Despite the above, I enjoyed it! And I will definitely read the sequel!


message 21: by Angela (new)

Angela (himawari) | 5 comments You hardly had time to write a book review, going through that flood in Brisbane! Now all my excuses will sound lame. I hope you and your family are doing ok now. I imagine there is a lot of clean-up and rebuilding still to come for Qld.

I agree with you about the baby. It seems to happen quite a lot in books and movies, that babies can just get passed around and not seem to notice. Anyone who has been around a baby knows that such a scenario would be absolutely devastating for a little one. They know who their people are, and don't like to be separated from them. And of course it's all the more horrible because they cannot express their very real feelings in words.

Maybe that is one of the reasons the characters in this book feel so poorly sketched out to me. But yes, I will probably read the sequel too. Having spent time on this book, I found the ideas brought up at the end enough to keep on going.


message 22: by Maire (new)

Maire | 8 comments I agree, Angela.

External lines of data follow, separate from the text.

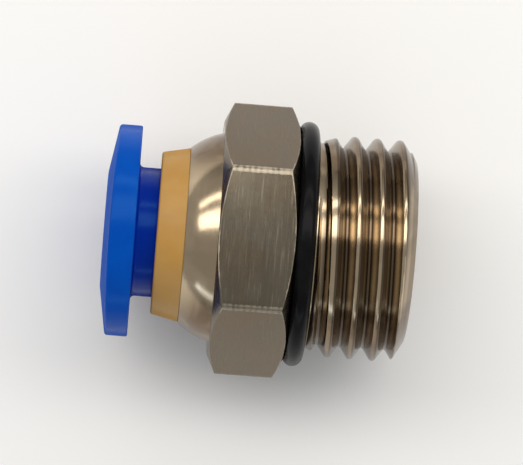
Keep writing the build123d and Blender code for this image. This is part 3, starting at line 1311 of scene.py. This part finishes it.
@dataclass
class PushSleeve:
    """Blue sleeve with an oval flange, a slit snap nose and a through bore."""

    front_x: float
    end_x: float
    long_radius: float
    short_radius: float
    cone_length: float = 0.48 * MM
    back_x: float = -9.24 * MM
    bore_radius: float = 3.1 * MM
    mouth_rounding: float = 0.28 * MM
    mouth_land: float = 0.05 * MM
    land_rounding: float = 0.1 * MM
    neck_radius: float = 3.81 * MM
    root_rounding: float = 0.25 * MM
    rim_rounding: float = 0.1 * MM
    brow_rounding: float = 0.2 * MM
    barb_x: float = -4.95 * MM
    barb_radius: float = 4.06 * MM
    barb_end_x: float = -4.45 * MM
    nose_radius: float = 3.65 * MM
    tip_radius: float = 3.35 * MM
    slit_width: float = 0.6 * MM
    slit_length: float = 2.6 * MM
    smooth_angle: float = 40.0

    @property
    def land_radius(self) -> float:
        """Radius of the bore's mouth, where the front cone starts."""
        return self.bore_radius + self.mouth_rounding + self.mouth_land

    def build(self) -> Piece:
        """Turns the sleeve, draws its flange to an oval and cuts the slits.

        Returns:
            The sleeve's object.
        """
        mesh = bmesh.new()
        rim_x = self.front_x + self.cone_length
        corners = [
            Corner(self.front_x, self.bore_radius, self.mouth_rounding),
            Corner(self.front_x, self.land_radius, self.land_rounding),
            Corner(rim_x, self.long_radius, self.brow_rounding),
            Corner(self.back_x, self.long_radius, self.rim_rounding),
            Corner(self.back_x, self.neck_radius, self.root_rounding),
            Corner(self.barb_x, self.neck_radius),
            Corner(self.barb_x, self.barb_radius),
            Corner(self.barb_end_x, self.nose_radius),
            Corner(self.end_x, self.tip_radius),
            Corner(self.end_x, self.bore_radius),
        ]
        spin_outline(mesh, round_outline(corners, closed=True), closed=True)
        clean(mesh)
        self.draw_oval(mesh)
        sleeve = finish_piece(mesh, "push_sleeve", self.smooth_angle)
        self.cut_slits(sleeve)
        return sleeve

    def draw_oval(self, mesh: Mesh) -> None:
        """Pulls the flange in towards its short diameter, keeping its front on the cone.

        Args:
            mesh: The sleeve's turned mesh.
        """
        still = self.neck_radius + self.root_rounding
        slope = self.cone_length / (self.long_radius - self.land_radius)
        front_limit = self.front_x + self.cone_length + self.brow_rounding
        for vert in mesh.verts:
            radius = radius_of(vert)
            if radius <= still or vert.co.x > self.back_x + MERGE_DISTANCE:
                continue
            turn = math.atan2(vert.co.z, vert.co.y)
            long_part = math.cos(turn) / self.long_radius
            rim = 1 / math.hypot(long_part, math.sin(turn) / self.short_radius)
            share = (rim - still) / (self.long_radius - still)
            drawn = still + (radius - still) * share
            if vert.co.x < front_limit:
                vert.co.x -= (radius - drawn) * slope
            set_radius(vert, drawn)

    def cut_slits(self, sleeve: Piece) -> None:
        """Cuts the crossed slits that let the snap nose spring in.

        Args:
            sleeve: The sleeve's object.
        """
        # Each bar reaches past the barbs on both sides, and past the sleeve's end.
        mesh = bmesh.new()
        sides = (2 * self.slit_length, self.slit_width, 2.4 * self.barb_radius)
        for turn in (0, RIGHT_ANGLE):
            bar = bmesh.ops.create_cube(mesh, size=1)["verts"]
            bmesh.ops.scale(mesh, vec=sides, verts=bar)
            bmesh.ops.translate(mesh, vec=(self.end_x, 0, 0), verts=bar)
            bmesh.ops.rotate(mesh, verts=bar, matrix=Matrix.Rotation(turn, 3, "X"))
        subtract(sleeve, finish_piece(mesh, "slit_cutter"), self.smooth_angle)


def subtract(piece: Piece, cutter: Piece, smooth_angle: float) -> None:
    """Cuts one object out of another, keeps the result and deletes the cutter.

    Args:
        piece: The object to cut.
        cutter: The object to take away.
        smooth_angle: Faces that meet at less than this many degrees look like one surface.
    """
    cut = piece.modifiers.new("cut", "BOOLEAN")
    cut.operation = "DIFFERENCE"
    cut.solver = "EXACT"
    cut.use_self = True
    cut.object = cutter
    depsgraph = bpy.context.evaluated_depsgraph_get()
    result = bpy.data.meshes.new_from_object(piece.evaluated_get(depsgraph))
    piece.modifiers.clear()
    old = piece.data
    piece.data = result
    result.name = old.name
    bpy.data.meshes.remove(old)
    bpy.data.meshes.remove(cutter.data)
    result.shade_smooth()
    result.set_sharp_from_angle(angle=math.radians(smooth_angle))


# ---------------------------------------------------------------- studio


@dataclass
class SoftBox:
    """One rectangular lamp, long in X, placed by its tilt towards +Y and a shift along X."""

    name: str
    tilt: float
    size: Span
    power: float
    colour: Colour
    shift: float = -0.05
    distance: float = 0.24

    def build(self, target: Vector) -> None:
        """Places the lamp facing its target.

        Args:
            target: The point that it lights.
        """
        tilt = math.radians(self.tilt)
        way = Vector((0, math.sin(tilt), math.cos(tilt)))
        light = bpy.data.lights.new(self.name, "AREA")
        light.shape = "RECTANGLE"
        light.size, light.size_y = self.size
        light.energy = self.power
        light.color = self.colour
        lamp = bpy.data.objects.new(self.name, light)
        side = Vector((1, 0, 0))
        turn = Matrix((side, way.cross(side), way)).transposed().to_4x4()
        place = target + way * self.distance + side * self.shift
        lamp.matrix_world = Matrix.Translation(place) @ turn
        bpy.context.scene.collection.objects.link(lamp)


@dataclass
class Studio:
    """Pale floor, soft lamps and a camera looking down on the fitting."""

    target: Vector
    floor_z: float
    floor_size: float = 1.2
    floor_colour: Colour = (0.95, 0.965, 0.98)
    floor_roughness: float = 0.9
    world_colour: Colour = (1.0, 0.98, 0.95)
    world_strength: float = 0.40
    camera_distance: float = 0.1937
    camera_lens: float = 225.2
    camera_yaw: float = 2.08
    camera_pitch: float = 0.79
    camera_roll: float = 4.42
    camera_offset: Span = (0.293 * MM, 0.478 * MM)
    camera_clip: float = 0.01

    def build(self) -> None:
        """Builds the floor, world, lamps and camera."""
        self.build_floor()
        self.build_world()
        for lamp in self.lamps():
            lamp.build(self.target)
        self.build_camera()

    def lamps(self) -> list[SoftBox]:
        """The soft boxes.

        Returns:
            The lamps to build.
        """
        warm, warmer, cool = (1.0, 0.955, 0.89), (1.0, 0.94, 0.86), (0.72, 0.86, 1.0)
        return [
            SoftBox("key_strip", tilt=22.0, size=(0.80, 0.10), power=0.68, colour=warm, shift=0.0),
            SoftBox("second_strip", tilt=49.0, size=(0.60, 0.03), power=0.20, colour=warmer),
            SoftBox("low_strip", tilt=-74.0, size=(0.40, 0.03), power=0.07, colour=cool),
        ]

    def build_floor(self) -> None:
        """Lays the pale floor under the fitting."""
        mesh = bmesh.new()
        bmesh.ops.create_grid(mesh, x_segments=2, y_segments=2, size=self.floor_size / 2)
        bmesh.ops.translate(mesh, vec=(0, 0, self.floor_z), verts=mesh.verts)
        floor = finish_piece(mesh, "floor")
        paper = Surface("floor_paper")
        paper.fill(paper.shader, Base_Color=self.floor_colour, Roughness=self.floor_roughness)
        floor.data.materials.append(paper.material)

    def build_world(self) -> None:
        """Fills the room with soft light."""
        world = bpy.data.worlds.new("studio")
        bpy.context.scene.world = world
        world.use_nodes = True
        room = Graph(world.node_tree)
        background = room.tree.nodes["Background"]
        room.fill(background, Color=self.world_colour, Strength=self.world_strength)

    def build_camera(self) -> None:
        """Places the camera above the fitting, turned and rolled to its viewing angle."""
        camera_data = bpy.data.cameras.new("camera")
        camera_data.lens = self.camera_lens
        camera_data.clip_start = self.camera_clip
        camera = bpy.data.objects.new("camera", camera_data)
        lean = Matrix.Rotation(math.radians(-self.camera_yaw), 4, "Y")
        tip = Matrix.Rotation(math.radians(self.camera_pitch), 4, "X")
        roll = Matrix.Rotation(math.radians(self.camera_roll), 4, "Z")
        away = Matrix.Translation((*self.camera_offset, self.camera_distance))
        camera.matrix_world = Matrix.Translation(self.target) @ lean @ tip @ roll @ away
        bpy.context.scene.collection.objects.link(camera)
        bpy.context.scene.camera = camera


# ---------------------------------------------------------------- assembly


def coat(piece: Piece, finish: Finish) -> None:
    """Puts a finish on a piece in place of what it has."""
    piece.data.materials.clear()
    piece.data.materials.append(finish.build())


def settle(piece: Piece, body: str, node: str, finish: Finish) -> None:
    """Gives a piece its finish, its body and the CAD node that it stands for.

    Args:
        piece: The piece's object.
        body: The body that it rides on.
        node: The CAD node that it replaces.
        finish: The finish that it gets.
    """
    coat(piece, finish)
    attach(piece, body)
    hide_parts(node)
    log.info("%s: %d faces, on %s, for %s", piece.name, len(piece.data.polygons), body, node)


def dress_node(node: str, finish: Finish) -> None:
    """Gives a CAD node that stays its finish.

    Args:
        node: The node's name.
        finish: The finish that it gets.
    """
    coat(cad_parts[node], finish)
    log.info("%s: kept, with %s", node, finish.name)


def main() -> None:
    """Builds the fitting's pieces and the studio."""
    logging.basicConfig(level=logging.INFO, format="%(name)s %(message)s")
    make_turning_group()
    make_wear_group()
    make_dust_group()

    body_low, body_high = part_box("body")
    ring_low, ring_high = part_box("thread_o_ring")
    guide_low, guide_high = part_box("guide_ring")
    sleeve_low, sleeve_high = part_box("release_sleeve")

    body = HexBody(
        nose_x=body_low[0],
        thread_end_x=body_high[0],
        across_flats=2 * body_high[2],
        thread_radius=THREAD_DIAMETER / 2,
    )
    plate = NickelPlate(
        root_radius=body.root_radius,
        pitch=body.pitch,
        crest_x=body.top_crest_x,
        chamfer_start=body.chamfer_start,
        chamfer_angle=body.chamfer_angle,
        hexagon_middle=-body.hex_length / 2,
    )
    settle(body.build(), "fitting", "body", plate)
    seal = ThreadSeal(ring_low[0], min(ring_high[1], ring_high[2]), ring_high[0] - ring_low[0])
    settle(seal.build(), "fitting", "thread_o_ring", Rubber())
    collar = GuideCollar(front_x=guide_low[0], nose_x=body_low[0], end_x=guide_high[0])
    settle(collar.build(), "fitting", "guide_ring", CREAM_ACETAL)
    sleeve = PushSleeve(
        front_x=sleeve_low[0],
        end_x=sleeve_high[0],
        long_radius=sleeve_high[1],
        short_radius=sleeve_high[2],
    )
    settle(sleeve.build(), "sleeve", "release_sleeve", BLUE_ACETAL)

    dress_node("lock_claws", SpringSteel())
    dress_node("backing_ring", WHITE_ACETAL)
    dress_node("tube_seal", Rubber(name="seal_rubber"))

    middle = Vector((0.5 * (CAD_BOX[0][0] + CAD_BOX[1][0]), 0, 0))
    Studio(target=middle, floor_z=CAD_BOX[0][2] - FLOOR_GAP).build()
    bpy.context.scene.view_settings.view_transform = "Standard"


if __name__ == "__main__":
    main()
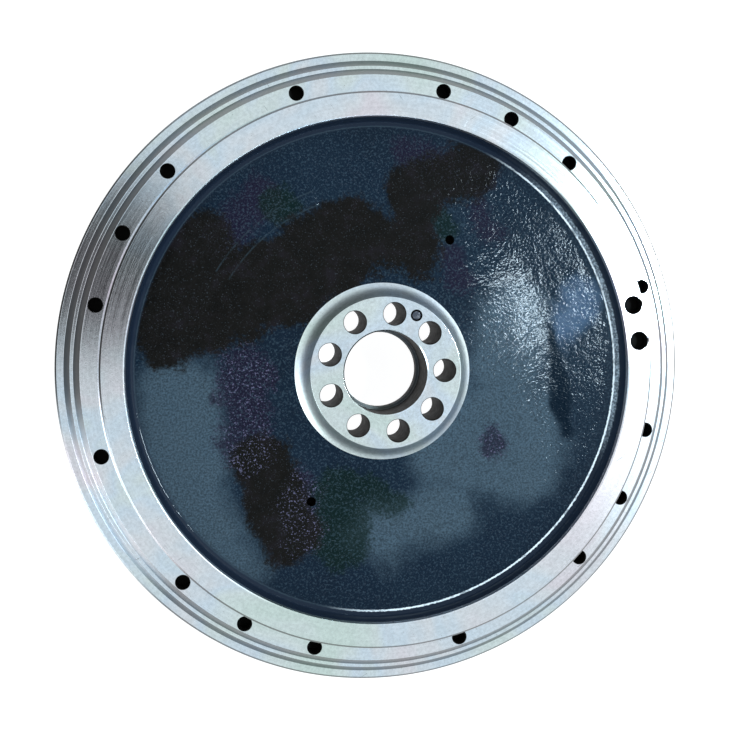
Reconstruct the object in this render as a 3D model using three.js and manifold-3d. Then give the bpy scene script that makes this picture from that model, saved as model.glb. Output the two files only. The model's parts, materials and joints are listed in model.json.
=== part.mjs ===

There seemed to be no conception of how traumatic that scenario would be. And then the mother turning up to formal occasions and so on a few days later?! Very unlikely. I was also tortured wondering how the baby was being fed? has baxter forgotten we are mammals?

By the way, excuse my numerous typos in my previous post - typing was encumbered by children. We are all okay re the flooding - thanks for asking. The city is returning to itself.


message 23: by Angela (new)

Angela (himawari) | 5 comments Way too many people forget we are mammals nowadays! But I know what you mean - I always wonder about such details myself.

I'm glad to hear Brisbane is returning to itself. It is such a nice city.